As I listened to more and more of The Best Show, the more I discovered that the “Newbridge” calls referenced one another. What seemed like just hilarious fake phone calls were actually an intricate, interlaced mythology. I would listen to a show from 2004 and learn that what seemed like a non sequitur in a newer show was actually a reference to
earlier tales. Like when callers threaten to “barge” Tom, or a caller refers to a Newbridge locale like The Pleasure Tent or Muffler Row.

Or various names that are tossed out offhand, like “local songwriter” Ronald Thomas Clontle, who penned the immortal song “Rock n’ Roll Dreams Will Come Through”–which in turn was given a stirring cover rendition by Ted Leo during the WFMU pledge drive in 2007.

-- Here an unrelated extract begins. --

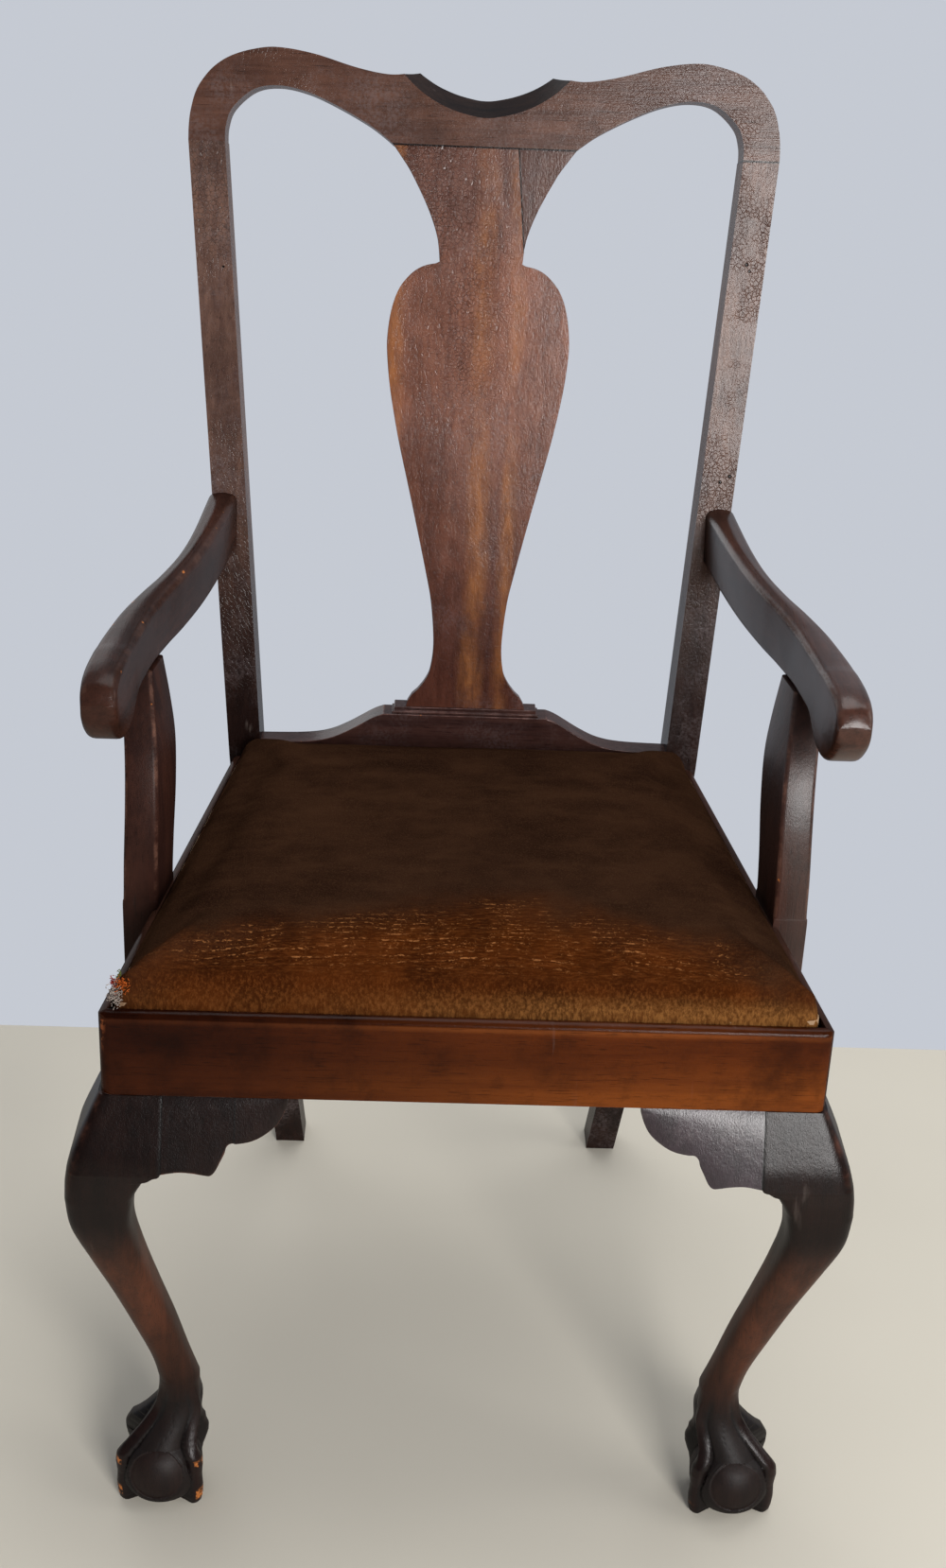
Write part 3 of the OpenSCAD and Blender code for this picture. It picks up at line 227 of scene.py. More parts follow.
class Surface:
    """A material with short calls for its nodes."""

    def __init__(self, name):
        self.mat = bpy.data.materials.new(name)
        self.mat.use_nodes = True
        self.t = self.mat.node_tree
        self.where = node(self.t, "ShaderNodeTexCoord").outputs["Object"]

    def put(self, kind, settings=None, **inputs):
        return node(self.t, kind, settings, **inputs).outputs[0]

    def stretch(self, scale, shift=(0, 0, 0)):
        return self.put("ShaderNodeMapping", Vector=self.where, Scale=scale, Location=shift)

    def moved(self, shift):
        return self.stretch((1, 1, 1), shift)

    def noise(self, at, scale, detail=3.0, rough=0.5, twist=0.0):
        return self.put("ShaderNodeTexNoise", Vector=at, Scale=scale, Detail=detail, Roughness=rough, Distortion=twist)

    def cells(self, at, scale, feature="DISTANCE_TO_EDGE"):
        return node(self.t, "ShaderNodeTexVoronoi", {"feature": feature}, Vector=at, Scale=scale).outputs["Distance"]

    def ramp(self, value, low, high, to_low=0.0, to_high=1.0):
        return self.put("ShaderNodeMapRange", {"interpolation_type": "SMOOTHSTEP"}, Value=value,
                        From_Min=low, From_Max=high, To_Min=to_low, To_Max=to_high)

    def math(self, op, a, *more):
        for b in more or (0.0,):
            a = self.put("ShaderNodeMath", {"operation": op}, _0=a, _1=b)
        return a

    def mul(self, *values):
        return self.math("MULTIPLY", *values)

    def add(self, *values):
        return self.math("ADD", *values)

    def sub(self, a, b):
        return self.math("SUBTRACT", a, b)

    def mix(self, factor, a, b, blend="MIX"):
        a, b = (v if isinstance(v, bpy.types.NodeSocket) else (*v, 1) for v in (a, b))
        settings = {"data_type": "RGBA", "blend_type": blend}
        return node(self.t, "ShaderNodeMix", settings, _0=factor, _6=a, _7=b).outputs[2]

    def attribute(self, name):
        return node(self.t, "ShaderNodeAttribute", {"attribute_name": name}).outputs["Fac"]

    def axis(self, i):
        return node(self.t, "ShaderNodeSeparateXYZ", Vector=self.where).outputs[i]

    def end(self, colour, rough, height=None, distance=0.0, strength=1.0, **fixed):
        """Sets the shader: roughness may be a number, and the bump shows in the coat too."""
        inputs = {"Base_Color": colour, "Roughness": rough, **fixed}
        if height is not None:
            bump = self.put("ShaderNodeBump", Height=height, Distance=distance, Strength=strength)
            inputs.update(Normal=bump, Coat_Normal=bump)
        fill(self.t, self.t.nodes["Principled BSDF"], inputs)
        return self.mat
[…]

And then I realized the The Best Show offers obsessives like myself what they really want: a complete universe to delve into, something they can explore forever looking for a Truth that is completely impossible to discover. It provides the same Endless World found by Dylan fans who pore over the Basement Tapes, or Dead fans who have to collect every live set. Except The Best Show doesn’t take itself nearly as seriously. And there’s more death threats.

These words don’t do the show justice. So I’ll let The Best Show speak for itself. Here’s one of my favorite bits, from way back in August 2001. (That’s how deep I’m into this thing; I’m listening to 7-year-old shows. If you see me, notify the local authorities.)

Tom got a call from Augie Richards, proprietor of Ye Olde Burger Barn. Augie tells Tom that his restaurant/bar hosts a weekly Best Show Night, and they’d love to have him do a remote. Tom sounds interested, until Augie reveals the details of his establishment’s fearsome Burger Butler–not to mention their even more frightening prices.

If you dug that–and if you didn’t, I don’t know if there’s any hope for you–I humbly suggest you go to the Best Show Archives and pick a show to listen to. Any show will do. Or you could subscribe to the Best Show podcast via iTunes (it’s this new music application you may have heard of).

If all of this tickles your fancy, you may be interested in the Scharpling/Wurster Best of the Best Show CDs, also available from the newfangled iTunes whatchihoozit. If you’re strapped for cash and can only purchase one or two albums, I humbly suggest “New Hope for the Ape Eared” and/or “Hippy Justice”.

I guarantee this show will take over your life and invade your soul. Or, barring that, just make you laugh a lot. The soul-destroying stuff is just an added bonus.